» WHAT IS ASKED
Return the lines exactly as they stand, from the first of the material through the line containing "# and +Z is".

» DATA PROVIDED
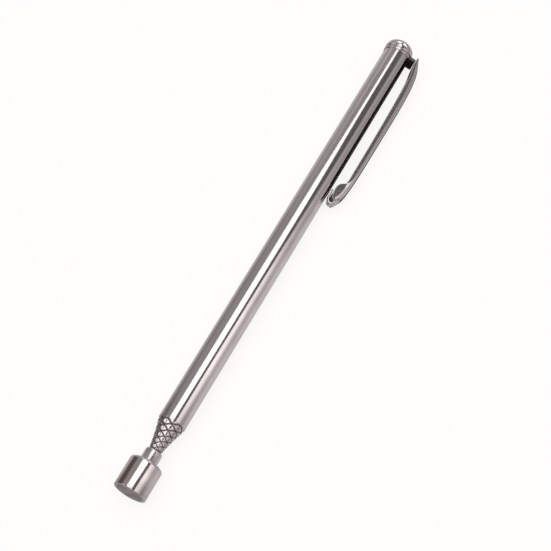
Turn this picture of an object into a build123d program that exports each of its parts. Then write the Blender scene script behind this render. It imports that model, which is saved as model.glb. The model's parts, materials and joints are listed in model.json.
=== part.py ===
from build123d import *
import os
from math import cos, pi, radians, sin

# Telescoping magnetic pickup tool with a pocket clip, collapsed and lying along X.
# The origin is the centre of the magnet's working face, +X points to the domed cap,
# and +Z is up from the bench that the tool lies on. All sizes are in millimetres.

# ---------------------------------------------------------------- driving sizes
# magnet head
head_diameter = 8.0
head_length = 7.2
head_edge_round = 0.18
shoulder_rise = 1.0
neck_diameter = 4.1
neck_length = 3.0
neck_edge_round = 0.5
cup_wall = 0.75
magnet_length = 4.6
magnet_proud = 0.1
rod_socket_depth = 4.2

# handle
barrel_diameter = 6.7
barrel_wall = 0.35
barrel_length = 112.4
barrel_edge = 0.12
nose_length = 7.3
nose_tip_wall = 0.32
nose_hollow = 0.12
nose_shank_length = 8.0
cap_overhang = 0.3
cap_groove_width = 0.15
cap_groove_depth = 0.25
cap_side_height = 1.25
cap_side_round = 0.3
cap_dome_height = 1.8
cap_shank_length = 3.0

# knurl on the nose
knurl_per_row = 5
knurl_depth = 0.3
knurl_taper = 32.0
knurl_root = 0.35
knurl_row_base = 0.42
knurl_row_growth = 0.13
knurl_turn = -0.5

# telescoping sections, largest first, with the solid rod last
section_count = 4
first_section_diameter = 2.4
section_wall = 0.12
section_gap = 0.13
base_tube_wall = 0.17
lip_length = 0.6
bush_collar_length = 0.9
bush_waist_length = 2.6
bush_waist_depth = 0.1
bush_spigot_length = 2.0
rod_tenon_diameter = 0.5
spring_split_width = 0.5
rear_holder_length = 4.0

# pocket clip, with heights measured out from the barrel's surface
clip_angle = 14.5
clip_width = 4.4
clip_sheet = 0.45
clip_length = 46.8
clip_gap = 2.6
clip_depth = 1.75
clip_edge_round = 0.9
collar_thickness = 0.8
collar_overhang = 0.25
tab_overhang = 1.45
top_overhang = 0.7
cheek_overlap = 0.88
foot_height = 1.75
foot_round = 2.05
foot_length = 3.4
tongue_round = 1.5
tongue_width = 2.4

# clearances
running_gap = 0.03
spring_gap = 0.015
stop_gap = 0.1
flex_gap = 0.1
foot_gap = 0.12

# ---------------------------------------------------------------- stations along X
head_radius = head_diameter / 2
neck_radius = neck_diameter / 2
shoulder_x = head_length
neck_front_x = shoulder_x + shoulder_rise
neck_rear_x = neck_front_x + neck_length
nose_tip_x = neck_rear_x + stop_gap
barrel_front_x = nose_tip_x + nose_length
barrel_rear_x = barrel_front_x + barrel_length
collar_rear_x = barrel_rear_x + collar_thickness
cap_dome_x = collar_rear_x + cap_groove_width + cap_side_height
cap_top_x = cap_dome_x + cap_dome_height
cap_shank_x = barrel_rear_x - cap_shank_length
nose_shank_x = barrel_front_x + nose_shank_length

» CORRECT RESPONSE
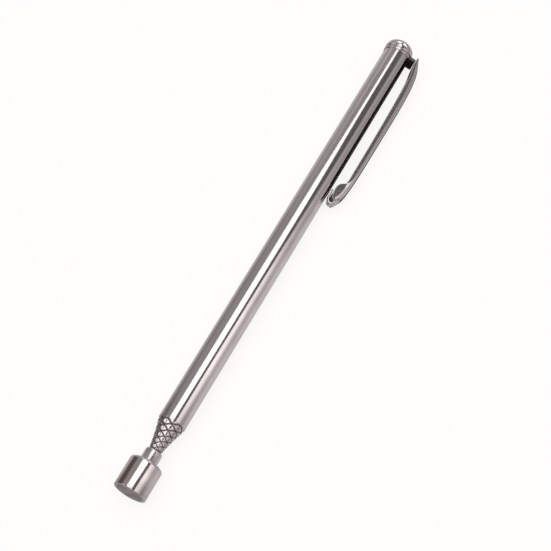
Turn this picture of an object into a build123d program that exports each of its parts. Then write the Blender scene script behind this render. It imports that model, which is saved as model.glb. The model's parts, materials and joints are listed in model.json.
=== part.py ===
from build123d import *
import os
from math import cos, pi, radians, sin

# Telescoping magnetic pickup tool with a pocket clip, collapsed and lying along X.
# The origin is the centre of the magnet's working face, +X points to the domed cap,
# and +Z is up from the bench that the tool lies on. All sizes are in millimetres.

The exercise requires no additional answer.